Hello everyone, I hope lockdown hasn't been to hard on you!
I am looking for advice on 8 year old am going to say a girl not that it really matters (I think).
Now I don't have any older children and I do not remember being 8 myself so people with 8 year olds could possibly understand better for me. I do have a child but he is only a baby so no experience so far!
Just to clarify I am not this child's step mum in anyway (although I do feel I am) I am not recognised as her SM by my DSD herself or her mum which I understand it must be hard to understand so I don't push. I have always said to DSD we are friends she didn't give me any reaction to this but I felt it was the best way to clear it up as when I take her to the park. A man might say oh sorry my daughter wants to play with your daughter and DSD will stare at me intensely until I clarify she isn't my daughter. don't think I've ever heard her call me by my name I've been in her life 6 years but I think I will never understand so I don't pull my hair out trying to.
So DSD is 8 (to me personally she is my stepdaughter in my heart but shh lol)
my partner and his ex same old really didn't get on she stopped contact none could understand why we went to court got granted a fair order we have her every other weekend and half the holidays so every other weekend my partner has off work with his daughter i am on maternity leave atm will be returning to work also I do activities with her we have a nice relationship never any problem.
DSD is due to come in the April holiday my partner may have to work some of those days and I will be responsible for DSD (this is why court orders are a shame that we cant get on and agree she should of gone back to her mums for a few hours with her brothers to play bless her but DP wont allow it neither would DSD mum the other way round)
so normally when DSD is here with DP I think its incredibly sweet he does everything for her opens the wardrobe door picks her clothes opens her shoes so she can get them on does her shoe laces she is a very quiet child so he will ask her 6 or 7 times a day if she's okay if she is thirsty hungry needs a poo when she goes for a wash he fills the sink unplugs it for her fills the bath unplugs it for her washes and dries her hair puts her coat on cleans up after her whatever she uses or I do if its mess in the front room not bad mess just juice cartons ect.
Do you as parents do this for your 8 year olds I'm a little nervous about having her alone because I feel I will not be able to do all of this for her as I have a son to look after and my usual cleaning shopping etc. also as an individual I am very independent (not sure about that age) but I don't think to ask if someone needs help unless they ask me for help of course but she isn't a child who will verbally ask for help she will stare at me until I kind of figure it out but when I'm really busy I'm worried I wont notice I have a baby to care for and you know how demanding they can be? with filling a sink or opening shoes to get them on I would just say put your shoes on or go and have a wash I'm nervous she will just stand there until i do it?

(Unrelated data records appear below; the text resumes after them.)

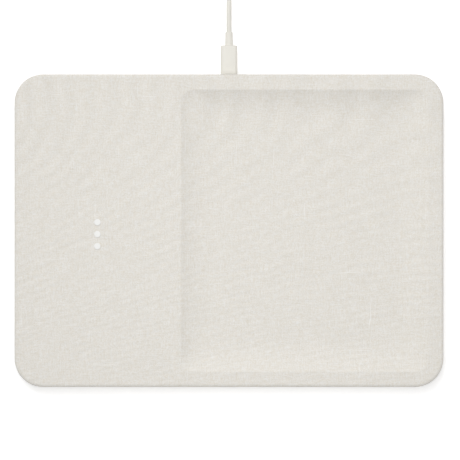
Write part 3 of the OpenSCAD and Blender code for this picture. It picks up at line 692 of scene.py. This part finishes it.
class Finish:
    """A material under construction: one Principled shader and the procedural nodes that feed it.
    Places are in millimetres, so a noise of scale 1 has features of about a millimetre."""

    def __init__(self, name, roughness=0.5, **fixed):
        self.material = bpy.data.materials.new(name)
        self.material.use_nodes = True
        self.tree = self.material.node_tree
        self.shader = self.tree.nodes["Principled BSDF"]
        self.shader.inputs["Roughness"].default_value = roughness
        for socket, value in fixed.items():
            self.shader.inputs[socket.replace("_", " ")].default_value = value
        place = self.add("TexCoord").outputs["Object"]
        self.place = self.vector("SCALE", place, scale=1 / MM)

    def add(self, kind, **settings):
        node = self.tree.nodes.new("ShaderNode" + kind)
        for name, value in settings.items():
            setattr(node, name, value)
        return node

    def feed(self, socket, value):
        if isinstance(value, bpy.types.NodeSocket):
            self.tree.links.new(value, socket)
        else:
            socket.default_value = value

    def vector(self, operation, a, b=None, scale=None):
        node = self.add("VectorMath", operation=operation)
        self.feed(node.inputs[0], a)
        if b is not None:
            self.feed(node.inputs[1], b)
        if scale is not None:
            self.feed(node.inputs["Scale"], scale)
        return node.outputs[0]

    def math(self, operation, a, b=0.0, c=0.0):
        node = self.add("Math", operation=operation)
        for socket, value in zip(node.inputs, (a, b, c)):
            self.feed(socket, value)
        return node.outputs[0]

    def split(self, vector):
        node = self.add("SeparateXYZ")
        self.feed(node.inputs[0], vector)
        return node.outputs

    def join(self, x, y, z=0.0):
        node = self.add("CombineXYZ")
        for socket, value in zip(node.inputs, (x, y, z)):
            self.feed(socket, value)
        return node.outputs[0]

    def noise(self, scale, detail=3.0, stretch=None, place=None):
        """Noise from about 0.3 to 0.7, with its features drawn out along the axes whose stretch is small."""
        at = self.place if place is None else place
        if stretch is not None:
            at = self.vector("MULTIPLY", at, stretch)
        node = self.add("TexNoise")
        self.feed(node.inputs["Vector"], at)
        node.inputs["Scale"].default_value = scale
        node.inputs["Detail"].default_value = detail
        return node.outputs[0]

    def cells(self, scale, feature="F1"):
        """The distance to the middle or the edge of a random cell."""
        node = self.add("TexVoronoi", feature=feature)
        self.feed(node.inputs["Vector"], self.place)
        node.inputs["Scale"].default_value = scale
        return node.outputs["Distance"]

    def spread(self, value, low, high, to_low=0.0, to_high=1.0):
        """A value stretched from one range to another, held at both ends."""
        node = self.add("MapRange")
        for socket, number in zip(node.inputs, (value, low, high, to_low, to_high)):
            self.feed(socket, number)
        return node.outputs[0]

    def mix(self, share, a, b, blend="MIX"):
        node = self.add("Mix", data_type="RGBA", blend_type=blend)
        self.feed(node.inputs[0], share)
        self.feed(node.inputs[6], a)
        self.feed(node.inputs[7], b)
        return node.outputs[2]

    def colour(self, value):
        self.feed(self.shader.inputs["Base Color"], value)

    def roughness(self, value):
        self.feed(self.shader.inputs["Roughness"], value)

    def bump(self, height, depth):
        """Relief whose full height is depth millimetres."""
        node = self.add("Bump")
        self.feed(node.inputs["Height"], height)
        node.inputs["Distance"].default_value = depth * MM
        self.feed(self.shader.inputs["Normal"], node.outputs[0])


def tone(colour, factor):
    return tuple(min(1.0, c * factor) for c in colour[:3]) + (1.0,)


def moulded(name, grain, depth, shade=0.04, roughness=(0.45, 0.6), level=1.0, **fixed):
    """Moulded plastic or rubber: a fine eroded grain, uneven gloss and a faint drift of tone."""
    finish = Finish(name, **fixed)
    drift = finish.spread(finish.noise(0.06, 2.0), *MOST)
    base = [c * level for c in SLOT_COLOUR[name]]
    finish.colour(finish.mix(drift, tone(base, 1 - shade), tone(base, 1 + shade)))
    fine = finish.noise(grain, 2.0)
    finish.roughness(finish.spread(fine, *NEARLY_ALL, *roughness))
    finish.bump(fine, depth)
    return finish.material


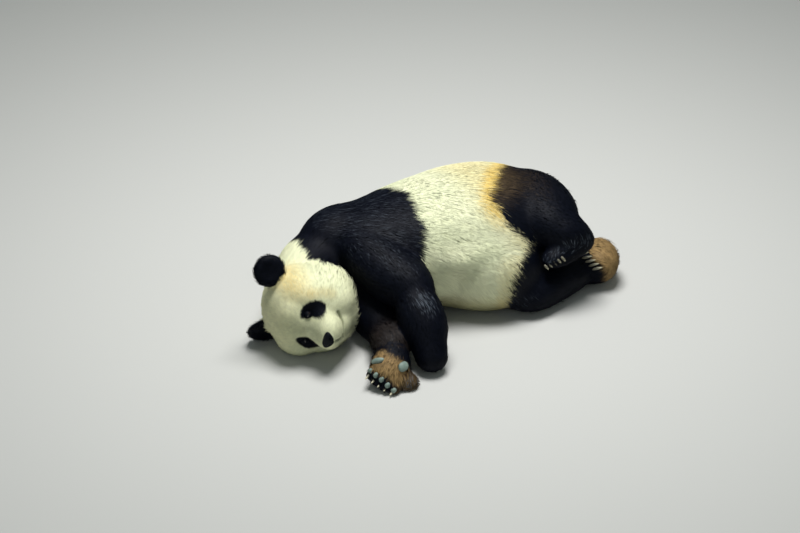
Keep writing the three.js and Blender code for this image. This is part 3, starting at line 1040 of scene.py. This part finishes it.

Should 8 year olds have these independent skills? Or are there parents out there with 8 year olds do you do everything for them ( even picking toys for them to play with)??
Like I said as well and this is very important she does not verbally ask for anything she doesn't seem to know a lot if she is asked like fave food or colour …. she will stare at us or just look sad until we go through the questions and hopefully get the right one?
I take her to the shop to pick sweeties but she just stands there and stares at them we have to pick the packets up and ask this one or this one she shakes her head we put them down until we get a nod?
to be honest this one is a little annoying with the pandemic people have to follow a one way system and it can sometimes clog up the isle because we have been there so long i get worried that I'm in peoples way but DP will say we are entitled to be there too I am very cautious of people I don't want to make someone more anxious than they already are.
I feel like DP and DSD kind of laugh at me in a way when I wait and let people past because I have a pushchair again I feel bad that I'm making partner and dsd wait because they went past and now I'm behind its all weird stuff?
Its easy with my partner here because he is happy to do that all day with DSD but I'm so nervous about having her alone it keeps me up at night.
Any advice at all please? I just want whats best for her to be honest but like I said I don't naturally think the same way as DP does and there is nothing I can do about that.